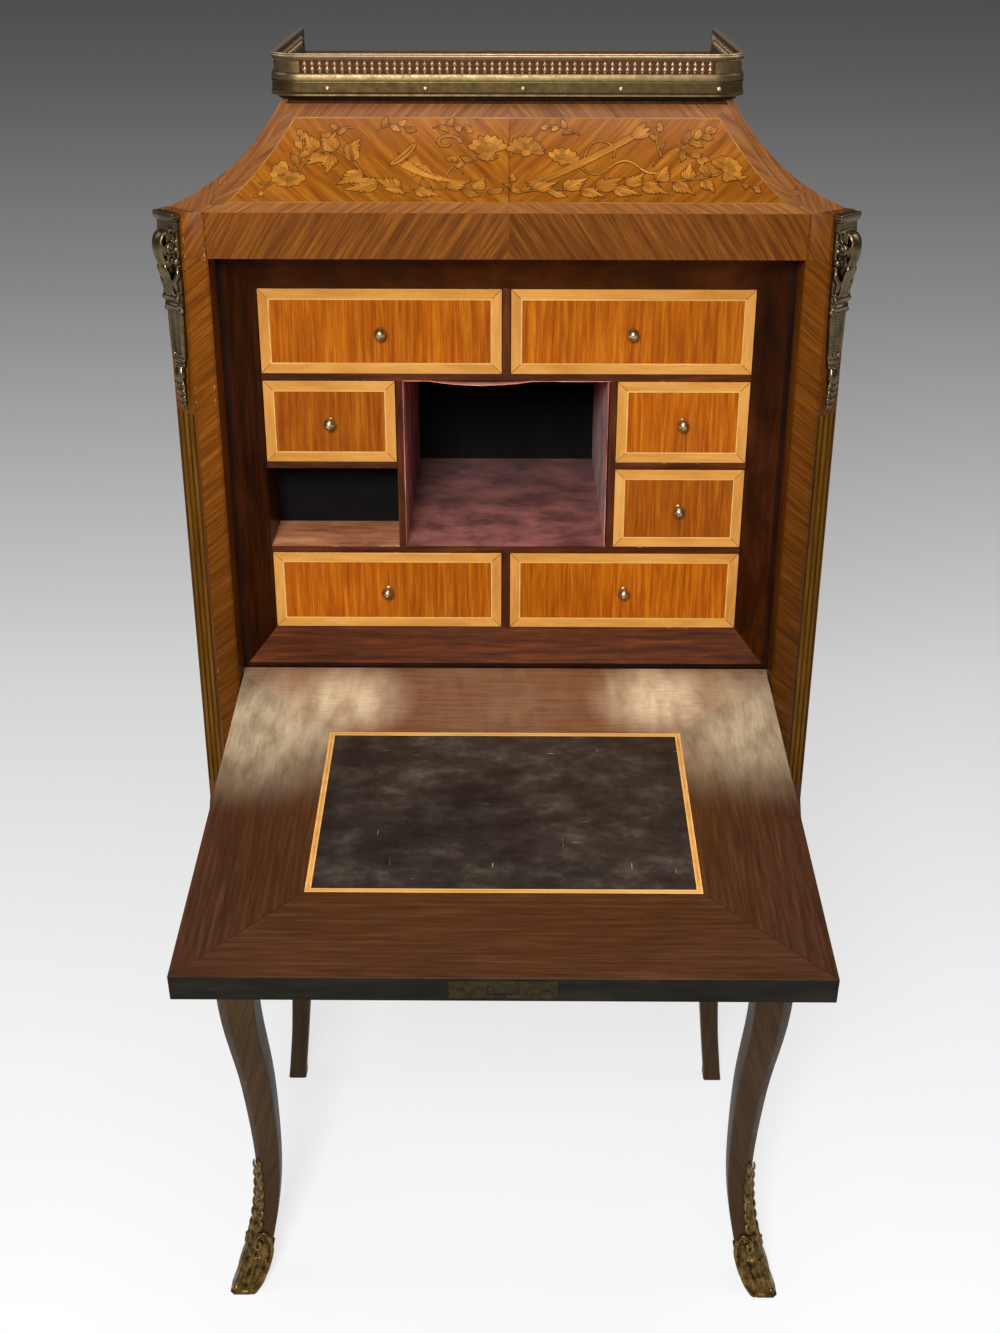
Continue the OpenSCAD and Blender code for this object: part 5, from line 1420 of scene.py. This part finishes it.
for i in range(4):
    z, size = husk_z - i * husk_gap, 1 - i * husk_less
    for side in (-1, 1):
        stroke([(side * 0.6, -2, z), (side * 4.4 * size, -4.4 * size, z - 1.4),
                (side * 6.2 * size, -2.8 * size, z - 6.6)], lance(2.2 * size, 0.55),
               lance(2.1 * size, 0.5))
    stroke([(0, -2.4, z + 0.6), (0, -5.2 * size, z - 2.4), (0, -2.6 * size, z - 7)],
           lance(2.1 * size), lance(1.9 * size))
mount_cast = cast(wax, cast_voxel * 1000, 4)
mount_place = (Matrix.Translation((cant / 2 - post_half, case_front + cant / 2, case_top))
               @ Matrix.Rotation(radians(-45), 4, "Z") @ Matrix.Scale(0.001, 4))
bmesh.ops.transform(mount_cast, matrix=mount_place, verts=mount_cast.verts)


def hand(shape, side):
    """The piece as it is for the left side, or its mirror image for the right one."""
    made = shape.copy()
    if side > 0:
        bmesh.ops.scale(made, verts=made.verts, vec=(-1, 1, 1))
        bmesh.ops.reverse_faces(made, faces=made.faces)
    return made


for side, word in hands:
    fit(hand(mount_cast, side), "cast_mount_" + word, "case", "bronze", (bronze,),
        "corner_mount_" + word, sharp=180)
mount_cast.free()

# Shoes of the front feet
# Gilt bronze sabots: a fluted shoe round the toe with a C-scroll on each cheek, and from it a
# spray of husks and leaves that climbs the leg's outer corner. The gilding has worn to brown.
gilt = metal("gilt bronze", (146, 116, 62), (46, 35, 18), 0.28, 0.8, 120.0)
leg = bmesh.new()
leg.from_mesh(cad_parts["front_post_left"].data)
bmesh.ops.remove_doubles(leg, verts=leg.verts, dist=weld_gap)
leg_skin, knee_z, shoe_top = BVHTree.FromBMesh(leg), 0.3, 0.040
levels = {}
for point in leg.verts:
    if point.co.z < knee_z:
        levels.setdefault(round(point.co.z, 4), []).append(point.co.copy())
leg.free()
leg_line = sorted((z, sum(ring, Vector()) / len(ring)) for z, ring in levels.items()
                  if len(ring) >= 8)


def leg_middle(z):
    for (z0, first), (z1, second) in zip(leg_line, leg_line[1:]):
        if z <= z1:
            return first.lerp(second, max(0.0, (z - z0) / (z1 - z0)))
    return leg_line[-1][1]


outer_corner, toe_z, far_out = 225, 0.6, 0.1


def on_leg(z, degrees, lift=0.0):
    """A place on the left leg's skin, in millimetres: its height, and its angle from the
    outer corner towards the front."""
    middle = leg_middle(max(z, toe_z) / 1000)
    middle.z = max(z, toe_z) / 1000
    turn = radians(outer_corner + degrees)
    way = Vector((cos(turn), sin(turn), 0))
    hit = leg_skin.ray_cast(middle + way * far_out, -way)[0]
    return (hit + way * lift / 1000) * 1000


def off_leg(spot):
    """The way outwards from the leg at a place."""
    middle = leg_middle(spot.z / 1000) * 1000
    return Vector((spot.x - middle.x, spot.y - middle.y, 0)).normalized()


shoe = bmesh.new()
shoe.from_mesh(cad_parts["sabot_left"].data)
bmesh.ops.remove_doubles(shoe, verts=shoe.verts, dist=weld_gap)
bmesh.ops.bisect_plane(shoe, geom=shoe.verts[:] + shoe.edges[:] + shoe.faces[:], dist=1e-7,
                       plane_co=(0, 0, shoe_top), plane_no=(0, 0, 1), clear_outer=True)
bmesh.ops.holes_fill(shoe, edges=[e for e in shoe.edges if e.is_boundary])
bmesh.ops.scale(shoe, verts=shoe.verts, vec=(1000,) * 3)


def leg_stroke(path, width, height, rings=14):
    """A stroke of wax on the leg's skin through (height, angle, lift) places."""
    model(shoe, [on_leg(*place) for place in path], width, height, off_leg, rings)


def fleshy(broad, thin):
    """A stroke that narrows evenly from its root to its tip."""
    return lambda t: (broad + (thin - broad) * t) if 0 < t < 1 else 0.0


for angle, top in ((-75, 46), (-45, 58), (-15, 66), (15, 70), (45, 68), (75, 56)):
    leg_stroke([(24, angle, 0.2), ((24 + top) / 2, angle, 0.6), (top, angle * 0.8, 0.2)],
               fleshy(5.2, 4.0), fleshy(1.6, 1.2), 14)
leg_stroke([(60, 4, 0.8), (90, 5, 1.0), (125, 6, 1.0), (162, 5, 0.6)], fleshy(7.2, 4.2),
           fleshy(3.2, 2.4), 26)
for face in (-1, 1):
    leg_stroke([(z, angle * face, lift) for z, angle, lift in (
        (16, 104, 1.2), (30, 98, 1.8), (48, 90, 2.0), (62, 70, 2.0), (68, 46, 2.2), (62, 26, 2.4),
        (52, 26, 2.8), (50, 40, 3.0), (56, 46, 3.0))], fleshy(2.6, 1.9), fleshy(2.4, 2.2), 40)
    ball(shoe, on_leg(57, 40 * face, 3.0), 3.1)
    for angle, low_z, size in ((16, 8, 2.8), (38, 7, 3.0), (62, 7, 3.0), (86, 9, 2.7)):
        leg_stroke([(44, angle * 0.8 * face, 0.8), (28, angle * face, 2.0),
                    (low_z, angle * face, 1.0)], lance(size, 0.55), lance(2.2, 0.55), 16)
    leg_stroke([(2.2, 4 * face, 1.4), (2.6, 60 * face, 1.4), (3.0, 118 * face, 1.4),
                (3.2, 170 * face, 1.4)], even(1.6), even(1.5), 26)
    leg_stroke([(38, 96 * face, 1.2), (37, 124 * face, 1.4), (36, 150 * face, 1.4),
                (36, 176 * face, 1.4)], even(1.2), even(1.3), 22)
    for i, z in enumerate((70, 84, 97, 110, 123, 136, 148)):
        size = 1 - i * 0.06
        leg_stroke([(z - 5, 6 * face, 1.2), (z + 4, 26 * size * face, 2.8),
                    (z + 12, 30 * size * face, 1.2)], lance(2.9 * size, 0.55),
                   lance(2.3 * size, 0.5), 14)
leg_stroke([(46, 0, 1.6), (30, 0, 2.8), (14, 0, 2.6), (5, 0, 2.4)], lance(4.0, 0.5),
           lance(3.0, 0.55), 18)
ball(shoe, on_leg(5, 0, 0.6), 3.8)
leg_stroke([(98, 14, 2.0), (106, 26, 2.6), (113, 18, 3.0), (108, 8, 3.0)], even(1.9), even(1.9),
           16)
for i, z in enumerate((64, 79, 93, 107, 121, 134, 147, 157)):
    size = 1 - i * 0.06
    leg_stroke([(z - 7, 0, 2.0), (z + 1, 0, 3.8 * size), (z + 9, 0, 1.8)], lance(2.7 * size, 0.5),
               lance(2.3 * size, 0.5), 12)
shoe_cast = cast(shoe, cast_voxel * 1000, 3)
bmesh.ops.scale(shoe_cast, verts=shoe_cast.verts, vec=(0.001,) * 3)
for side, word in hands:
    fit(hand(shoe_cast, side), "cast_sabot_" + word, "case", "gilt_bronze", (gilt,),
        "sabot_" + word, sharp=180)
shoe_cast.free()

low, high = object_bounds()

▶ [PROBLEM TO WORK ON]: Output the full listing exactly as it stands.

▶ [FINAL RESULT]:
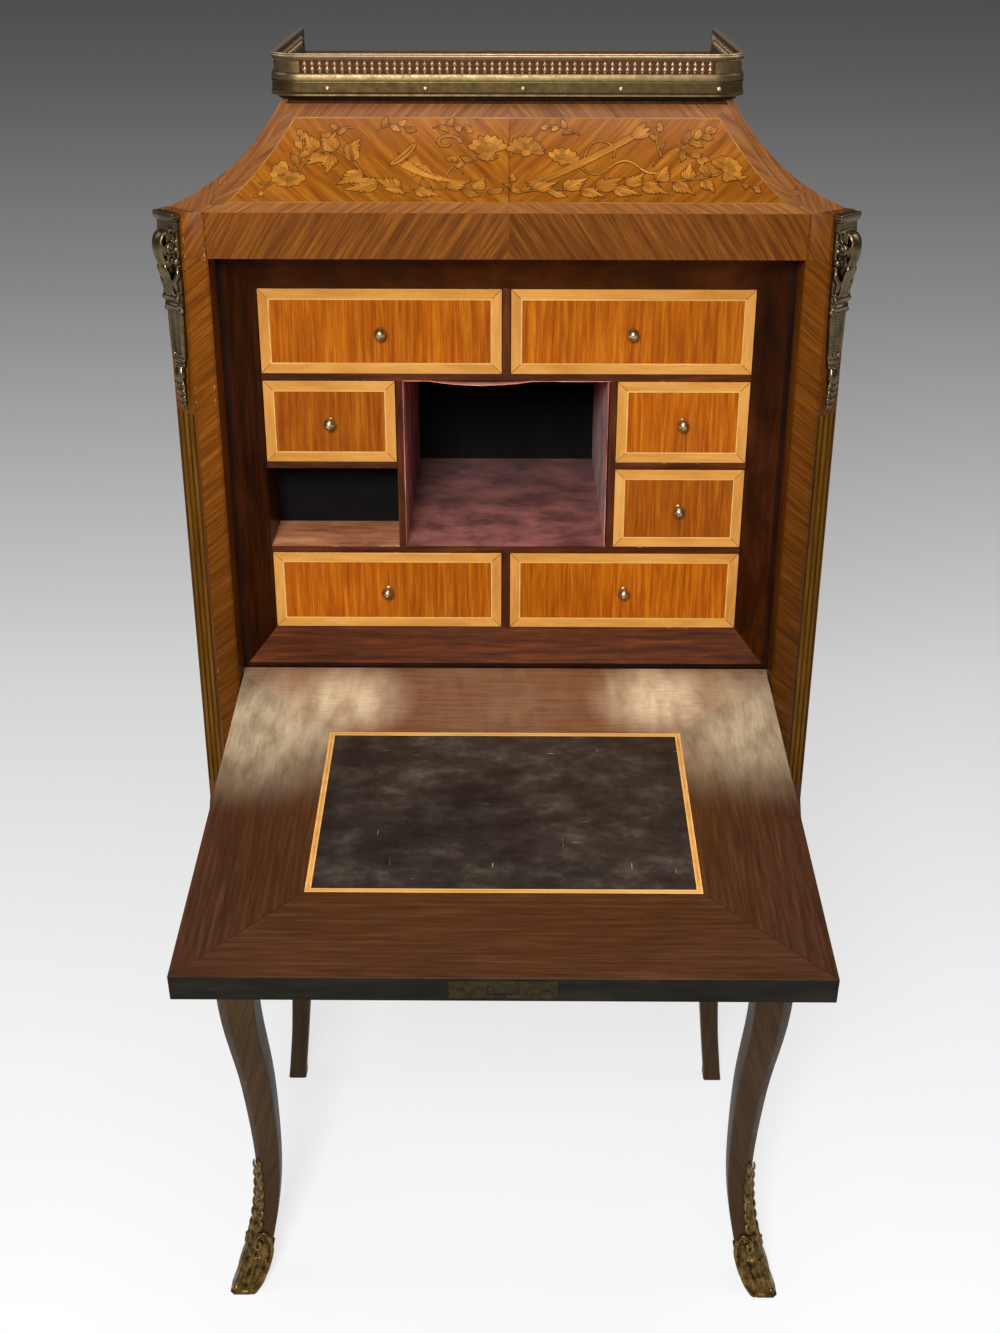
Continue the OpenSCAD and Blender code for this object: part 5, from line 1420 of scene.py. This part finishes it.
for i in range(4):
    z, size = husk_z - i * husk_gap, 1 - i * husk_less
    for side in (-1, 1):
        stroke([(side * 0.6, -2, z), (side * 4.4 * size, -4.4 * size, z - 1.4),
                (side * 6.2 * size, -2.8 * size, z - 6.6)], lance(2.2 * size, 0.55),
               lance(2.1 * size, 0.5))
    stroke([(0, -2.4, z + 0.6), (0, -5.2 * size, z - 2.4), (0, -2.6 * size, z - 7)],
           lance(2.1 * size), lance(1.9 * size))
mount_cast = cast(wax, cast_voxel * 1000, 4)
mount_place = (Matrix.Translation((cant / 2 - post_half, case_front + cant / 2, case_top))
               @ Matrix.Rotation(radians(-45), 4, "Z") @ Matrix.Scale(0.001, 4))
bmesh.ops.transform(mount_cast, matrix=mount_place, verts=mount_cast.verts)


def hand(shape, side):
    """The piece as it is for the left side, or its mirror image for the right one."""
    made = shape.copy()
    if side > 0:
        bmesh.ops.scale(made, verts=made.verts, vec=(-1, 1, 1))
        bmesh.ops.reverse_faces(made, faces=made.faces)
    return made


for side, word in hands:
    fit(hand(mount_cast, side), "cast_mount_" + word, "case", "bronze", (bronze,),
        "corner_mount_" + word, sharp=180)
mount_cast.free()

# Shoes of the front feet
# Gilt bronze sabots: a fluted shoe round the toe with a C-scroll on each cheek, and from it a
# spray of husks and leaves that climbs the leg's outer corner. The gilding has worn to brown.
gilt = metal("gilt bronze", (146, 116, 62), (46, 35, 18), 0.28, 0.8, 120.0)
leg = bmesh.new()
leg.from_mesh(cad_parts["front_post_left"].data)
bmesh.ops.remove_doubles(leg, verts=leg.verts, dist=weld_gap)
leg_skin, knee_z, shoe_top = BVHTree.FromBMesh(leg), 0.3, 0.040
levels = {}
for point in leg.verts:
    if point.co.z < knee_z:
        levels.setdefault(round(point.co.z, 4), []).append(point.co.copy())
leg.free()
leg_line = sorted((z, sum(ring, Vector()) / len(ring)) for z, ring in levels.items()
                  if len(ring) >= 8)


def leg_middle(z):
    for (z0, first), (z1, second) in zip(leg_line, leg_line[1:]):
        if z <= z1:
            return first.lerp(second, max(0.0, (z - z0) / (z1 - z0)))
    return leg_line[-1][1]


outer_corner, toe_z, far_out = 225, 0.6, 0.1


def on_leg(z, degrees, lift=0.0):
    """A place on the left leg's skin, in millimetres: its height, and its angle from the
    outer corner towards the front."""
    middle = leg_middle(max(z, toe_z) / 1000)
    middle.z = max(z, toe_z) / 1000
    turn = radians(outer_corner + degrees)
    way = Vector((cos(turn), sin(turn), 0))
    hit = leg_skin.ray_cast(middle + way * far_out, -way)[0]
    return (hit + way * lift / 1000) * 1000


def off_leg(spot):
    """The way outwards from the leg at a place."""
    middle = leg_middle(spot.z / 1000) * 1000
    return Vector((spot.x - middle.x, spot.y - middle.y, 0)).normalized()


shoe = bmesh.new()
shoe.from_mesh(cad_parts["sabot_left"].data)
bmesh.ops.remove_doubles(shoe, verts=shoe.verts, dist=weld_gap)
bmesh.ops.bisect_plane(shoe, geom=shoe.verts[:] + shoe.edges[:] + shoe.faces[:], dist=1e-7,
                       plane_co=(0, 0, shoe_top), plane_no=(0, 0, 1), clear_outer=True)
bmesh.ops.holes_fill(shoe, edges=[e for e in shoe.edges if e.is_boundary])
bmesh.ops.scale(shoe, verts=shoe.verts, vec=(1000,) * 3)


def leg_stroke(path, width, height, rings=14):
    """A stroke of wax on the leg's skin through (height, angle, lift) places."""
    model(shoe, [on_leg(*place) for place in path], width, height, off_leg, rings)


def fleshy(broad, thin):
    """A stroke that narrows evenly from its root to its tip."""
    return lambda t: (broad + (thin - broad) * t) if 0 < t < 1 else 0.0


for angle, top in ((-75, 46), (-45, 58), (-15, 66), (15, 70), (45, 68), (75, 56)):
    leg_stroke([(24, angle, 0.2), ((24 + top) / 2, angle, 0.6), (top, angle * 0.8, 0.2)],
               fleshy(5.2, 4.0), fleshy(1.6, 1.2), 14)
leg_stroke([(60, 4, 0.8), (90, 5, 1.0), (125, 6, 1.0), (162, 5, 0.6)], fleshy(7.2, 4.2),
           fleshy(3.2, 2.4), 26)
for face in (-1, 1):
    leg_stroke([(z, angle * face, lift) for z, angle, lift in (
        (16, 104, 1.2), (30, 98, 1.8), (48, 90, 2.0), (62, 70, 2.0), (68, 46, 2.2), (62, 26, 2.4),
        (52, 26, 2.8), (50, 40, 3.0), (56, 46, 3.0))], fleshy(2.6, 1.9), fleshy(2.4, 2.2), 40)
    ball(shoe, on_leg(57, 40 * face, 3.0), 3.1)
    for angle, low_z, size in ((16, 8, 2.8), (38, 7, 3.0), (62, 7, 3.0), (86, 9, 2.7)):
        leg_stroke([(44, angle * 0.8 * face, 0.8), (28, angle * face, 2.0),
                    (low_z, angle * face, 1.0)], lance(size, 0.55), lance(2.2, 0.55), 16)
    leg_stroke([(2.2, 4 * face, 1.4), (2.6, 60 * face, 1.4), (3.0, 118 * face, 1.4),
                (3.2, 170 * face, 1.4)], even(1.6), even(1.5), 26)
    leg_stroke([(38, 96 * face, 1.2), (37, 124 * face, 1.4), (36, 150 * face, 1.4),
                (36, 176 * face, 1.4)], even(1.2), even(1.3), 22)
    for i, z in enumerate((70, 84, 97, 110, 123, 136, 148)):
        size = 1 - i * 0.06
        leg_stroke([(z - 5, 6 * face, 1.2), (z + 4, 26 * size * face, 2.8),
                    (z + 12, 30 * size * face, 1.2)], lance(2.9 * size, 0.55),
                   lance(2.3 * size, 0.5), 14)
leg_stroke([(46, 0, 1.6), (30, 0, 2.8), (14, 0, 2.6), (5, 0, 2.4)], lance(4.0, 0.5),
           lance(3.0, 0.55), 18)
ball(shoe, on_leg(5, 0, 0.6), 3.8)
leg_stroke([(98, 14, 2.0), (106, 26, 2.6), (113, 18, 3.0), (108, 8, 3.0)], even(1.9), even(1.9),
           16)
for i, z in enumerate((64, 79, 93, 107, 121, 134, 147, 157)):
    size = 1 - i * 0.06
    leg_stroke([(z - 7, 0, 2.0), (z + 1, 0, 3.8 * size), (z + 9, 0, 1.8)], lance(2.7 * size, 0.5),
               lance(2.3 * size, 0.5), 12)
shoe_cast = cast(shoe, cast_voxel * 1000, 3)
bmesh.ops.scale(shoe_cast, verts=shoe_cast.verts, vec=(0.001,) * 3)
for side, word in hands:
    fit(hand(shoe_cast, side), "cast_sabot_" + word, "case", "gilt_bronze", (gilt,),
        "sabot_" + word, sharp=180)
shoe_cast.free()

low, high = object_bounds()